2. Ada seseorang membawa istrinya yang buta setelah melahirkan. Kemudian dia menemui Syekh Abdul Muhyi untuk minta kesembuhan. Oleh Syekh Abdul Muhyi mereka diajak dzikir, membaca kalimat tahlil (laa ilaha illa Alloh ) sebanyak 165 kali di masjid. Tak berapa lama wanita yang buta itu pun sembuh.

3. Di waktu yang lain seseorang membawa anak yang terkena stroke, tubuhnya mati separuh untuk menemui Syekh Abdul Muhyi. Kemudian diajak oleh Syekh Abdul Muhyi berzikir kalimat tahlil sebanyak 165 kali. Alhirnya setelah itu anak yang stroke tadi sembuh total.

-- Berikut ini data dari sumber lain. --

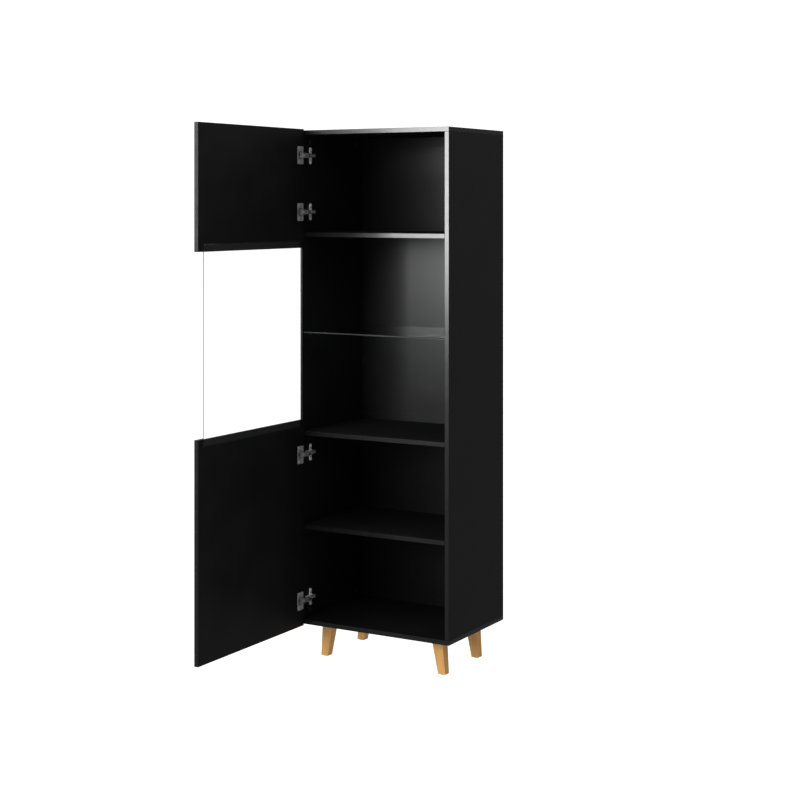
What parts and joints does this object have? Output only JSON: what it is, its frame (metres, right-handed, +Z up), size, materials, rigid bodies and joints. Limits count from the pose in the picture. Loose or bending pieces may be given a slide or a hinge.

4. Adalagi orang yang tidak bisa tidur selama 11 hari dan minta tolong kepada Syekh Abdul Muhyi. Orang itu juga diajak berzikir sebanyak 165 kali dan lagi-lagi orang tadi akhirnya bisa tidur.

5. Syekh Abdul Muhyi juga menolong orang lewat karomahnya untuk memperbanyak hasil panen dan ternak kerbau.

6. Syekh Abdul Muhyi juga dikenal kesaktiannya. Beliau mengalahkan dua tukang sihir sakti, dan kemudian dua penyihir itu menjadi murid-muridnya.